Comme nous anticipons un retour par le sud des sebkhas plus court que l’aller, nous pouvons prendre notre temps ce matin. Nous en profitons pour retourner aux cascades sous une autre lumière. Pas mal non plus !
Avant de partir, une petite grimpette sur les hauteurs qui dominent notre bivouac me permet de découvrir les ruines d'une place forte tenue par les espagnols. C’est toute une série de casemates en pierres qui permettaient de surveiller la frontière nord de leur « Rio de Oro ». Il semble que, peu avant leur départ en 1975, il y ait eu ici un affrontement avec le Polisario. Essayez d’imaginer la vie de ces soldats en plein désert, loin de tout, cernés par les rebelles saharaouis …
Vous me direz qu'au moins il y a de l'eau pas loin ... mais elle est très salée et dégage une odeur de soufre peu ragoutante !
Le retour est non seulement plus court mais aussi plus roulant que l’aller : moins de cailloux et plus de sable.
Un dernier coup d’œil sur les cascades et l’oued qui coule quelques centaines de mètres avant de disparaitre dans le sable …
… encore de beaux paysages de désert …
… et un long arrêt pique-nique au milieu de belles dunes de sable rouge qui contrastent avec le blanc environnant et nous rappellent, en moins grandiose, le Dead Vleï en Namibie.

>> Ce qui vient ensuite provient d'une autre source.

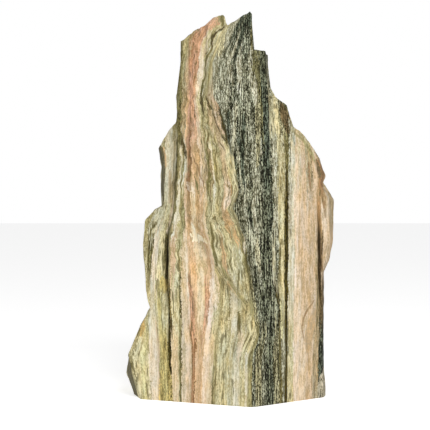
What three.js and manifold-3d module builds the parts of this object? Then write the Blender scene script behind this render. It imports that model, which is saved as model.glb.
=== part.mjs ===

Coordonnées du pique-nique : N 27° 51,108’ W 012° 13,411’
Le reste en images animées (ça secoue bien par moment, désolé, mais c’est comme ça sur les pistes … et encore je ne mets pas le pire !) :
Comme nous avons rejoint Naïla en milieu d’après-midi, nous remontons par la route jusqu’à El Ouatia pour bénéficier, au camping, d’une douche nécessaire et bien méritée.
L’anecdote du jour :
En deux jours nous aurons rencontré seulement deux vieux Land Rover : l’un à la ferme près du départ, l’autre sur la piste près de l’arrivée. Entre les deux, le grand « walou ».
L’image du jour :
Le désert ne l’est jamais totalement et l’on peut voir dans les dunes de nombreuses traces : oiseaux, gerboises, chameaux et surtout celles des scarabées qui tracent leurs arabesques dans le sable.